The Debtor cites to the court the case of Matter of Schewe, 94 B.R. 938 *826 (Bankr.W.D.Mich.1989) which stands for the proposition that even a month-to-month tenancy at will is property of the estate which debtor's landlord cannot terminate until the landlord obtains relief from the automatic stay. This court agrees with the analysis of the Schewe court.
As to the issue of a willful violation of the automatic stay, this court relies on the court's analysis in the case of In re Aponte, 82 B.R. 738 (Bankr.E.D.Pa.1988) which stands for the proposition that a stay violation is willful when a party acts with knowledge of filing of a bankruptcy. See also In re Santa Rosa Truck Stop, Inc., 74 B.R. 641 (Bankr.N.D.Fla.1987); In re Shafer, 63 B.R. 194 (Bankr.D.Kan.1986).

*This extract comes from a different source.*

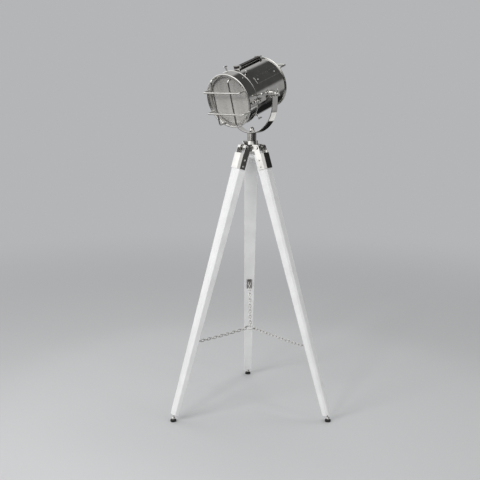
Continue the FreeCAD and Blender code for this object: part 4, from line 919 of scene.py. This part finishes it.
def screw_head(radius=3.6):
    """A domed wood-screw head with a straight slot."""
    seat, crown, steps = 0.3, 1.7, 6
    dome = [(0.0, 0.0), (radius, 0.0), (radius, seat)]
    for k in range(1, steps + 1):
        angle = math.pi / 2 * k / steps
        dome.append((radius * math.cos(angle) if k < steps else 0.0,
                     seat + crown * math.sin(angle)))
    head = lathe(dome, 32, False)
    half_slot, slot_depth = 0.45, 0.7
    for vertex in head.verts:
        if abs(vertex.co.x) < half_slot and vertex.co.z > 0.5:
            vertex.co.z -= slot_depth
    return head


def make_socket_screws(side):
    turns = random.Random(side)
    socket_face = 33.95
    heads = []
    for way in (1, -1):
        for drop in (55.5, 83.5):
            spin = Matrix.Rotation(turns.uniform(0, TURN), 4, "Z")
            place = turn_to((0, way, 0), (0, way * socket_face, -drop))
            heads.append(moved(screw_head(), place @ spin))
    piece("socket_screw_heads_" + side, joined(*heads), leg_frame(side), "leg_" + side,
          NICKEL_SMALL, ["socket_screws_" + side])


def make_foot(side):
    """Levelling screw with its ball, and the rubber pad it stands in."""
    hinge_height, ball_height, splay = 1187.2, 14.0, math.radians(16.75)
    drop = -(hinge_height - ball_height) / math.cos(splay)
    profile = [(0.0, drop - 8.0)] + arc((0, drop), 8.0, -86, 58, 14)
    profile += [(4.0, drop + 8.0), (4.0, WOOD_BOTTOM - 3.4), (8.0, WOOD_BOTTOM - 3.0),
                (8.0, WOOD_BOTTOM - 0.4), (4.0, WOOD_BOTTOM - 0.2), (4.0, WOOD_BOTTOM + 45.0),
                (0.0, WOOD_BOTTOM + 45.0)]
    piece("foot_screw_turned_" + side, lathe(profile, 48, False), leg_frame(side),
          "foot_" + side, NICKEL_SMALL, ["foot_screw_" + side])
    low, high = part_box("foot_pad_" + side)
    centre = (low + high) / 2
    centre.z = 0
    pad = softened([(0.0, 0.0), (12.2, 0.0), (13.0, 0.8), (13.0, 3.4), (12.5, 3.7),
                    (12.5, 4.3), (13.0, 4.6), (13.0, 7.5), (11.5, 9.0), (6.3, 9.0),
                    (4.4, 7.4), (0.0, 6.0)], 0.5, 3, closed=False)
    piece("foot_pad_moulded_" + side, lathe(pad, 64, False), Matrix.Translation(centre),
          "foot_" + side, RUBBER, ["foot_pad_" + side])


# ---- Inside the drum ------------------------------------------------------------------


def make_reflector():
    """Spun half-sphere with a rolled rim and a hole for the lamp holder."""
    rim, flange, flange_thick, hole = 114.0, 106.3, 1.6, 24.0
    outer, inner = 98.0, 97.0
    first = math.degrees(math.acos(hole / outer))
    bowl = [(outer * math.cos(math.radians(a)), rim - outer * math.sin(math.radians(a)))
            for a in [first - first * k / 40 for k in range(41)]]
    lining = [(inner * math.cos(math.radians(a)), rim - inner * math.sin(math.radians(a)))
              for a in [first * k / 40 for k in range(41)]]
    profile = bowl + [(outer, rim - flange_thick), (flange, rim - flange_thick), (flange, rim),
                      (inner, rim)]
    piece("reflector_spun", lathe(profile + lining[1:], FINE), HEAD, "lamp_head", ALUMINIUM,
          ["reflector"])


def make_bulb():
    """Clear globe bulb: glass, threaded cap and a zigzag filament."""
    middle, globe, neck, base, wall = 62.0, 29.8, 14.0, 13.0, 0.8
    outside = [(0.0, middle + globe)]
    outside += [(globe * math.sin(math.radians(a)), middle + globe * math.cos(math.radians(a)))
                for a in range(6, 121, 6)]
    outside += [(neck + 4.5, base + 20.0), (neck + 0.8, base + 9.0), (neck, base)]
    inside = [(max(0.0, radius - wall), height - (wall if radius == 0 else 0.0))
              for radius, height in reversed(outside)]
    glass = lathe(outside + inside, 72, False)
    piece("bulb_glass", glass, HEAD, "lamp_head", CLEAR, ["bulb"])
    cap = [(0.0, -15.8), (5.0, -15.8), (6.0, -13.5), (11.5, -12.0)]
    crest, root, lead = 12.9, 11.9, 3.2
    for k in range(7):
        cap += [(crest, -10.6 + lead * k), (root, -9.0 + lead * k)]
    cap += [(13.4, 12.4), (13.4, 14.5), (0.0, 14.5)]
    piece("bulb_cap", lathe(cap, 48, False), HEAD, "lamp_head", BRASS)
    wire = [Vector((-3, 0, 14)), Vector((-9, 0, 52))]
    wire += [Vector((-9 + 3 * k, 0, 66 if k % 2 else 56)) for k in range(1, 6)]
    wire += [Vector((9, 0, 52)), Vector((3, 0, 14))]
    piece("bulb_filament", sweep(wire, 0.35, 8), HEAD, "lamp_head", TUNGSTEN)


# ---- Assembly -------------------------------------------------------------------------

make_drum()
make_rear_cover()
make_rear_handle()
make_side_plate()
make_carry_strap()
make_strap_loops()
make_bezel()
make_guard_rods()
make_thumb_screws()
make_glass()
make_closing_screw()
make_yoke()
make_pole()
make_acorn_nut()
make_tilt_lever()
make_wing_nut()
for side in SIDES:
    make_leg(side)
    make_socket_screws(side)
    make_foot(side)
    refined("leg_socket_" + side, NICKEL, 0.5)
    refined("leg_bolt_" + side, NICKEL_SMALL, 0.5)
    # Painted shade: the chain hooks take the darker nickel.
    refined("chain_hook_" + side, NICKEL_PAINTED_SHADE, 0.3)
make_reflector()
make_bulb()
refined("hub", NICKEL, 1.0)
refined("pan_lock_screw", NICKEL_SMALL, 0.8)
refined("cable_gland", NYLON, 0.6)
refined("closing_bracket", NICKEL_SMALL, 0.5)
refined("hinge_leaf_fixed", NICKEL_SMALL, 0.4)
refined("hinge_leaf_door", NICKEL_SMALL, 0.4)
refined("lamp_holder", BAKELITE, 0.6)

# ---- Studio ---------------------------------------------------------------------------

BACKDROP = colour("#B4B5B7")
FLOOR_PAINT = colour("#C6C7C8")


def staged(name, mesh, material, where):
    data = bpy.data.meshes.new(name)
    mesh.to_mesh(data)
    mesh.free()
    data.materials.append(material)
    thing = bpy.data.objects.new(name, data)
    bpy.context.scene.collection.objects.link(thing)
    thing.matrix_world = where
    return thing


def smooth_step(tree, value, low, high):
    return add(tree, "ShaderNodeMapRange",
               {"interpolation_type": "SMOOTHSTEP", "From Min": low, "From Max": high},
               {"Value": value}).outputs["Result"]


def make_floor():
    """A pale floor that fades into the backdrop's colour away from the lamp."""
    material, tree, shader = surface("pale_floor", Roughness=0.75)
    shader.inputs["Base Color"].default_value = FLOOR_PAINT
    source = add(tree, "ShaderNodeTexCoord").outputs["Object"]
    distance = add(tree, "ShaderNodeVectorMath", {"operation": "LENGTH"},
                   {0: source}).outputs["Value"]
    glow = add(tree, "ShaderNodeEmission", {"Color": BACKDROP})
    mix = add(tree, "ShaderNodeMixShader",
              links={"Fac": smooth_step(tree, distance, 1.2, 4.5),
                     1: shader.outputs[0], 2: glow.outputs[0]})
    tree.links.new(mix.outputs[0], tree.nodes["Material Output"].inputs["Surface"])
    disc = bmesh.new()
    bmesh.ops.create_circle(disc, cap_ends=True, segments=96, radius=14.0)
    staged("floor", disc, material, FLOOR)


def make_world():
    """Pale backdrop to the eye and in gloss; an even dimmer light on dull surfaces."""
    world = bpy.data.worlds.new("studio")
    world.use_nodes = True
    bpy.context.scene.world = world
    tree = world.node_tree
    background = tree.nodes["Background"]
    background.inputs["Color"].default_value = grey(0.52)
    pale = add(tree, "ShaderNodeBackground", {"Color": BACKDROP, "Strength": 1.0})
    path = add(tree, "ShaderNodeLightPath")
    seen = path.outputs["Is Camera Ray"]
    for ray in ("Is Glossy Ray", "Is Transmission Ray"):
        seen = add(tree, "ShaderNodeMath", {"operation": "MAXIMUM"},
                   {0: seen, 1: path.outputs[ray]}).outputs["Value"]
    mix = add(tree, "ShaderNodeMixShader",
              links={"Fac": seen, 1: background.outputs[0], 2: pale.outputs[0]})
    tree.links.new(mix.outputs[0], tree.nodes["World Output"].inputs["Surface"])


# Soft panels in the tent, by bearing from straight behind the lamp towards its right, height
# above the horizon, both in degrees, half the full and the faded width, and brightness.
TENT_CLOTH = 0.08
TENT_PANELS = (
    (1, 30, 20, 32, 0.55),
    (4, -14, 8, 18, 0.26),
    (78, -3, 8, 20, 0.42),
    (50, 6, 5, 12, 0.02),
    (33, -33, 17, 26, 0.015),
    (70.5, -23.5, 5.5, 7, 1.05),
    (63, -31, 5.5, 7, 1.05),
    (-92, -27, 13, 18, 0.36),
    (-72, 34, 40, 45, 1.5),
    (-132, 32, 40, 45, 1.5),
    (180, 30, 34, 42, 0.9),
    (180, 66, 24, 38, 2.4),
    (178, -6, 6, 11, 0.05),
)
TENT_CENTRE = Vector((0, 0, 1.35))
TENT_RADIUS = 6.5


def make_tent():
    """Grey cloth round the set with soft bright panels, which only polished metal shows."""
    material, tree, shader = surface("tent_cloth", Roughness=1.0)
    source = add(tree, "ShaderNodeTexCoord").outputs["Object"]
    away = add(tree, "ShaderNodeVectorMath", {"operation": "NORMALIZE"},
               {0: source}).outputs["Vector"]
    shade = None
    for bearing, height, inner, outer, brightness in TENT_PANELS:
        round_by, up_by = math.radians(bearing), math.radians(height)
        aim = (math.sin(round_by) * math.cos(up_by), math.cos(round_by) * math.cos(up_by),
               math.sin(up_by))
        nearness = add(tree, "ShaderNodeVectorMath", {"operation": "DOT_PRODUCT", 1: aim},
                       {0: away}).outputs["Value"]
        inside = smooth_step(tree, nearness, math.cos(math.radians(outer)),
                             math.cos(math.radians(inner)))
        links = {"Factor": inside}
        if shade is not None:
            links["A"] = shade
        shade = add(tree, "ShaderNodeMix", {"A": TENT_CLOTH, "B": brightness},
                    links).outputs["Result"]
    glow = add(tree, "ShaderNodeEmission", links={"Strength": shade})
    hole = add(tree, "ShaderNodeBsdfTransparent")
    flat = add(tree, "ShaderNodeVectorMath", {"operation": "MULTIPLY", 1: (1, 1, 0)},
               {0: source}).outputs["Vector"]
    reach = add(tree, "ShaderNodeVectorMath", {"operation": "LENGTH"},
                {0: flat}).outputs["Value"]
    dome = add(tree, "ShaderNodeSeparateXYZ", links={"Vector": source}).outputs["Z"]
    solid = add(tree, "ShaderNodeMath", {"operation": "MAXIMUM"},
                {0: smooth_step(tree, reach, 1.0, 1.5),
                 1: smooth_step(tree, dome, -0.6, -0.4)}).outputs["Value"]
    mix = add(tree, "ShaderNodeMixShader",
              links={"Fac": solid, 1: hole.outputs[0], 2: glow.outputs[0]})
    tree.links.new(mix.outputs[0], tree.nodes["Material Output"].inputs["Surface"])
    low = 0.01 - TENT_CENTRE.z
    profile = [(0.95, low), (TENT_RADIUS, low)] + arc((0, 0), TENT_RADIUS, 0, 89, 24)
    profile += [(0.0, TENT_RADIUS)]
    tent = staged("tent", lathe(profile, 96, False), material,
                  Matrix.Translation(TENT_CENTRE))
    for sight in ("camera", "diffuse", "shadow", "transmission"):
        setattr(tent, "visible_" + sight, False)


def make_light(name, place, target, width, height, power):
    lamp = bpy.data.lights.new(name, "AREA")
    lamp.shape = "RECTANGLE"
    lamp.size = width
    lamp.size_y = height
    lamp.energy = power
    light = bpy.data.objects.new(name, lamp)
    bpy.context.scene.collection.objects.link(light)
    aim = Vector(target) - Vector(place)
    light.matrix_world = (Matrix.Translation(place)
                          @ aim.to_track_quat("-Z", "Y").to_matrix().to_4x4())
    light.visible_glossy = False


def make_camera():
    """Eye height 1.47 m, 3.5 m in front of the lamp, looking slightly down."""
    yaw, pitch, roll = (math.radians(a) for a in (0.76, 11.17, 0.35))
    place = Vector((-0.09556, -3.50870, 1.46718))
    focal_px, frame_px, sensor_mm = 803.0, 480.0, 36.0
    forward = Vector((math.sin(yaw) * math.cos(pitch), math.cos(yaw) * math.cos(pitch),
                      -math.sin(pitch)))
    level = Vector((math.cos(yaw), -math.sin(yaw), 0))
    above = level.cross(forward)
    right = level * math.cos(roll) + above * math.sin(roll)
    top = above * math.cos(roll) - level * math.sin(roll)
    data = bpy.data.cameras.new("camera")
    data.sensor_width = sensor_mm
    data.lens = focal_px / frame_px * sensor_mm
    data.clip_end = 60.0
    camera = bpy.data.objects.new("camera", data)
    bpy.context.scene.collection.objects.link(camera)
    camera.matrix_world = columns(right, top, -forward, place)
    bpy.context.scene.camera = camera


make_floor()
make_world()
make_tent()
make_camera()
make_light("key_softbox", (-3.0, -2.6, 2.4), (0, 0, 0.9), 1.6, 1.2, 64)
make_light("front_softbox", (-1.63, -3.2, 2.4), (0, 0, 0.9), 0.5, 0.5, 24)
make_light("fill_strip", (3.2, -2.6, 2.2), (0, 0, 1.0), 0.5, 1.8, 14)
make_light("top_strip", (0.3, 0.6, 3.8), (0, 0, 1.2), 1.8, 0.4, 20)
bpy.context.scene.view_settings.view_transform = "Standard"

Therefore this court finds Peachtree Apartments to be in willful violation of the automatic stay. This court does not find punitive damages to be in order against Peachtree Apartments, because although the action of Peachtree Apartments was intentional, it was not a deliberate violation of this court's order. This court finds Peachtree Apartments to be liable to the Debtor for the total amount of $2,331.92 in damages.[7]
NOTES
[1] Borg-Warner Acceptance Corp. v. Hall, 685 F.2d 1306 (11th Cir.1982). (Actions taken in violation of automatic stay are void and without effect.)
[2] Peachtree Apartments has filed for reorganization under Chapter 11 of the Bankruptcy Court in the Northern District of Georgia in the Atlanta Division.
[3] Billy Weary talked with Judge Haywood Turner of the Municipal Court of Columbus and was instructed in writing to carry out the dispossessory writ in spite of the bankruptcy filing.
[4] The Debtor's attorney Brace W. Luquire testified that he had spent approximately 7 hours at $75.00 per hour in regard to the Motion for Contempt and hearings.
[5] Fifth Circuit cases decided prior to October 1, 1981, are binding precedent in the Eleventh Circuit, See Bonner v. Prichard, 661 F.2d 1206 (11th Cir.1981) (en banc).
[6] 11 U.S.C.A. § 362(b)(10) (West Supp.1989).
[7] These damages are delineated in an earlier part of the opinion.